Tinea versicolor (TIN ee uh VUHR sih kuhl er) is a common rash caused by the overgrowth of microscopic yeast on the skin's surface. The rash looks like small, scaly spots. They can be either lighter or darker than the normal skin. The scaly rash usually occurs on the upper arms, chest, back, and neck. Tinea versicolor is more common during the warm, humid summer months.
The rash is not infectious or contagious. This means your child did not get tinea versicolor from someone else and cannot give it to anyone. Adolescents (teens) often get this rash when the yeast combines with the oil produced on the chest and back during puberty.
Diagnosis and Treatment
A doctor may diagnose tinea versicolor by:
the features of the rash or
by looking at the rash under a special light called Wood’s lamp.
Sometimes, the doctor may scrape a few scales from the surface of one of the spots and examine it under a microscope.

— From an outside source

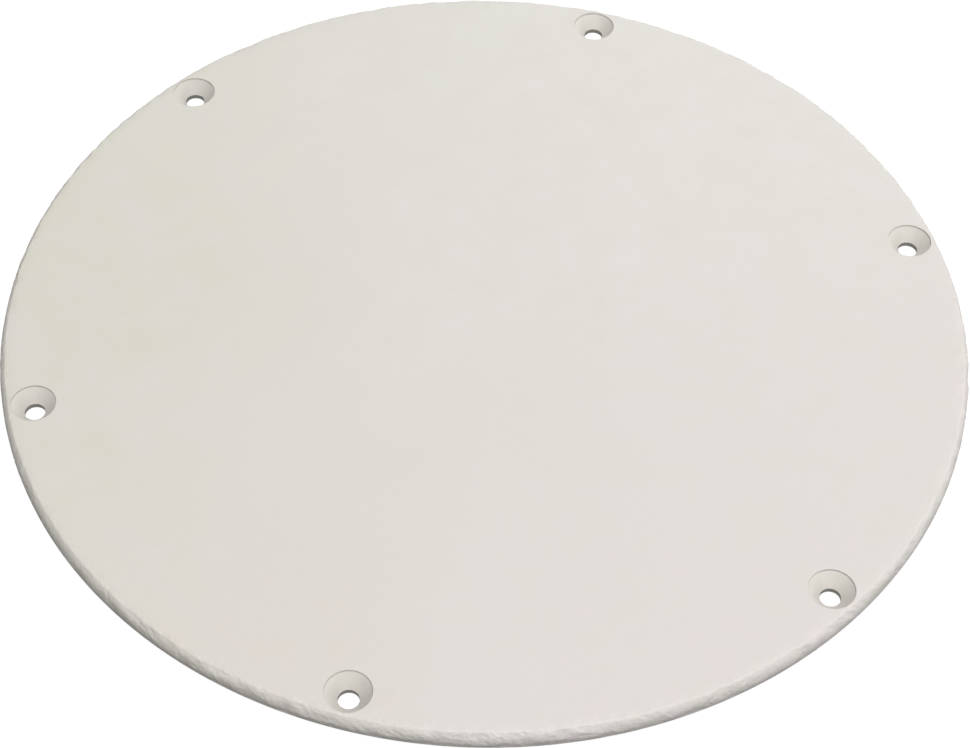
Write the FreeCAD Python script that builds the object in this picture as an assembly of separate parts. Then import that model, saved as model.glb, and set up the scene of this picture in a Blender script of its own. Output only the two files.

Treatments are chosen depending on the location and severity of the tinea versicolor. There are two types of medicine:
oral (taken by mouth)
topical (used on the skin) such as shampoos, soaps, creams or lotions. Shampoos and soaps should be used on the scalp, neck, chest and back. These should be left on for 5 to 10 minutes before being washed off.
Even after it has been treated, tinea versicolor can recur (come back). After the medicines your child is given for this condition have treated the yeast, it can take weeks or months for the skin to go back to its normal color.
What to Do at Home
After participating in sporting events or sweating, your child should wash with warm soapy water, rinse well, and dry skin thoroughly.
He or she needs to use a clean towel and washcloth each time he washes.
Call your child’s doctor if the rash gets worse, even with treatment.